We are now going to transition from the discussion of how stars form into studying how they evolve. The HR diagrams that we studied in Lesson 4 are very useful tools for studying stellar evolution. A typical HR Diagram (e.g., the one for the stars in the cluster M55, below) plots a single point per star to represent that star's color and luminosity (or brightness) as it is observed today. So, you can consider an HR Diagram of that type to represent a snapshot of a moment in the lifetimes of the stars plotted. At that instant, they have that color and that luminosity.
However, you can also plot a “track” on an HR diagram that represents how the temperature and luminosity of a star changes over time. For example, let's take a Sun-like (G type) star and follow it from formation until it reaches an age of about 5 billion years old (the current age of the Sun). During the early stages of the collapse of a clump inside a GMC, the object is enshrouded by gas and dust and is not visible outside of the cloud. When the object has collapsed to the point that it is considered a protostar and has an internal temperature of about 1 million kelvin, it will be radiating approximately 1,000 times the Sun's current luminosity! However, the outer layers of this protostar are cooler than the Sun, so the point we plot on the HR diagram for this protostar is above and to the right of the Sun's current location in the diagram (temperature about 3,500 K). As the protostar continues to contract, its outer layers will heat up, but its luminosity will decrease. So, the point we plot for the protostar will move down and to the left (10 Solar luminosities, 4,000 K) as it evolves. During the T Tauri phase of pre-stellar evolution, the protostar will actually fluctuate in brightness; however, on average, T Tauri stars are cooler and fainter than their final location in the HR diagram (0.7 Solar luminosities, 4,500 K). Finally, when the star is fusing Hydrogen and has reached equilibrium, it will lie on the Main Sequence with a temperature of 6,000 K and a luminosity of 1 Solar luminosity. From the time the star reaches equilibrium until it exhausts its hydrogen, it stays on the Main Sequence. The red/orange/yellow line in the image below is the pre-Main Sequence track for a G star.

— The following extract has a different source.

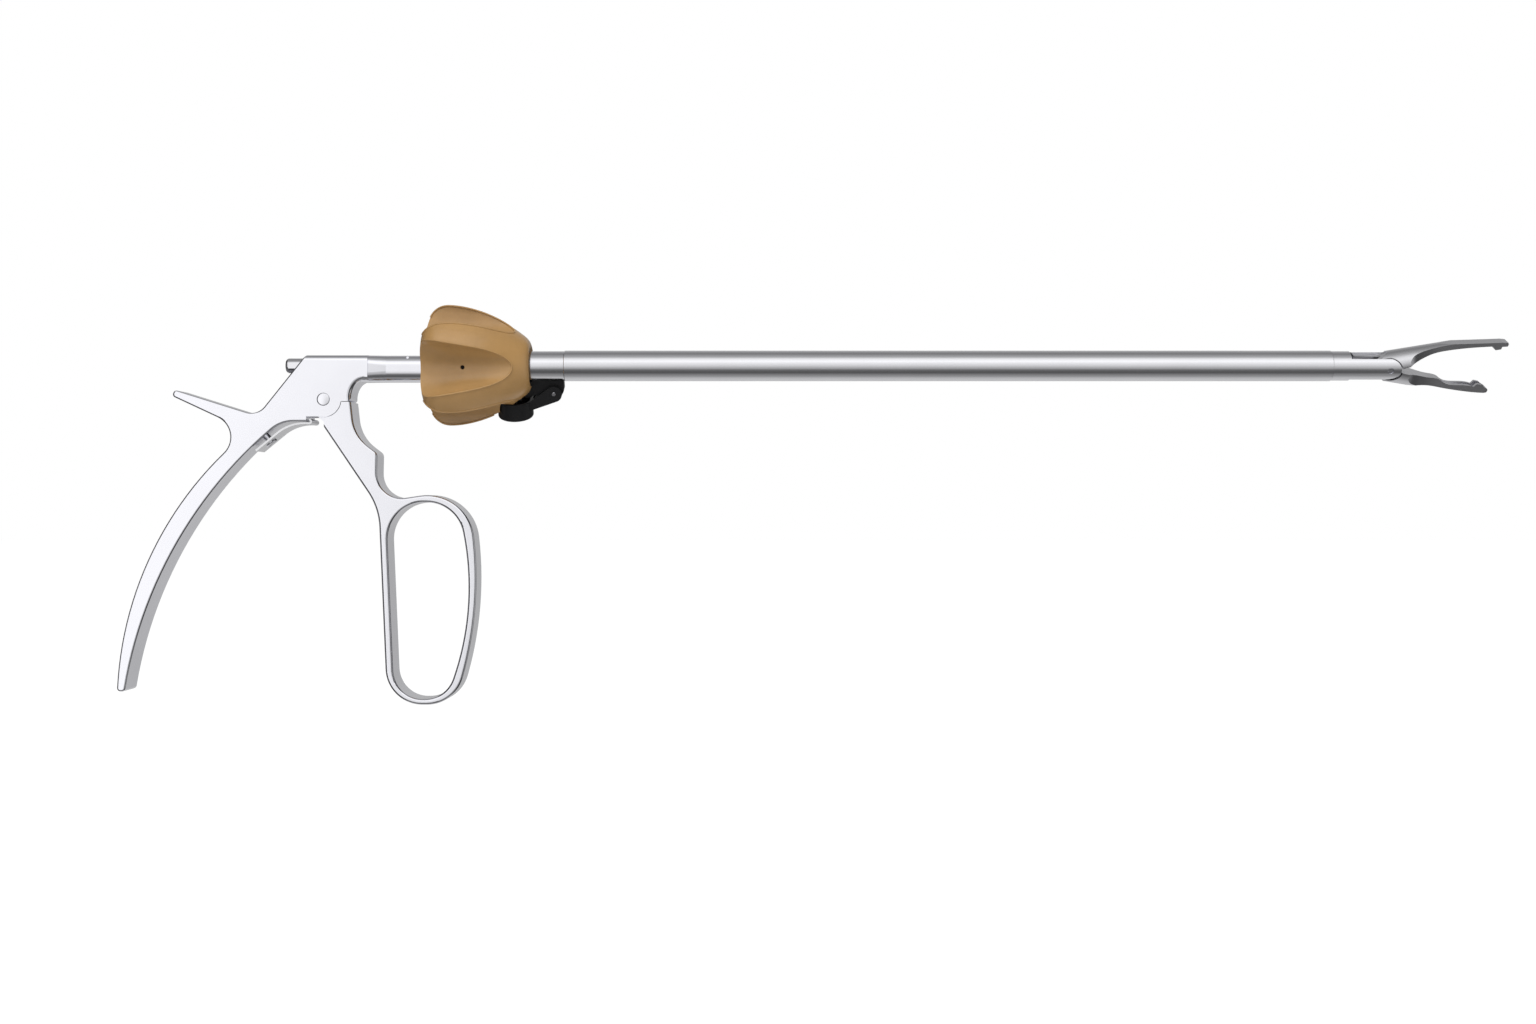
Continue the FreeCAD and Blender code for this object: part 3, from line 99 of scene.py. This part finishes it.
class ClipApplierFinishes(PropertyGroup):
    handle: colour_property("Handle steel", "Satin steel of the two handles", (0.86, 0.86, 0.905))
    shaft: colour_property("Shaft steel", "Polished steel of the shaft", (0.80, 0.80, 0.83))
    jaw: colour_property("Jaw steel", "Blasted steel of the jaws", (0.72, 0.72, 0.745))
    fastener: colour_property("Fastener steel", "Turned steel of pins and screws", (0.84, 0.84, 0.86))
    knob: colour_property("Knob plastic", "Tan moulded plastic of the knob", (0.40, 0.235, 0.092))
    # Painted shade: the screw is near black for the shade deep in its hole in the knob.
    set_screw: colour_property("Set screw", "Near-black painted shade of the screw deep in its hole", (0.05, 0.045, 0.04))
    cap: colour_property("Cap plastic", "Black plastic of the cap and its bracket", (0.010, 0.010, 0.011))
    rubber: colour_property("Rubber", "Black rubber of the seal and plug", (0.02, 0.02, 0.02))
    bush: colour_property("Bush metal", "Bronze of the barrel's bush", (0.55, 0.36, 0.16))
    guide: colour_property("Guide plastic", "Pale plastic of the rod's guides", (0.78, 0.78, 0.74))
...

Studies have shown that this is a topic that can introduce and reinforce a misconception about stars. When studying the evolutionary tracks of stars, we often talk about how stars "move" in the HR diagram. Students can come away thinking that an HR diagram is like a map, and what the track plots is the star's motion through space, not its changing temperature and luminosity as it evolves.
We can now infer from our discussion so far the meaning of the Main Sequence in the HR diagram:
The Main Sequence is the location in the HR diagram for stars in the first phase of their evolution, when they are fusing hydrogen in their cores.
If all Main Sequence stars are fusing hydrogen in their cores, what determines whether a protostar will become an O, B, A, F, G, K, or M Main Sequence star? The answer to this question is the star's mass. More massive stars have hotter cores because they contract further before they can generate enough radiation pressure to counteract the contraction. Thus, more massive stars produce energy at a much faster rate than low mass stars. This causes high mass stars to be much more luminous (remember, an O star is about 10,000 times more luminous than the Sun), but it also shortens their lifetime. Even though they begin with more Hydrogen, the most massive stars use up the hydrogen in their cores much faster than lower mass stars, so the lifetime of an O star on the Main Sequence is only about 10 million years, while the Main Sequence lifetime of a G star like the Sun is about 10 billion years. The Main Sequence lifetime of M stars may be 10 trillion years!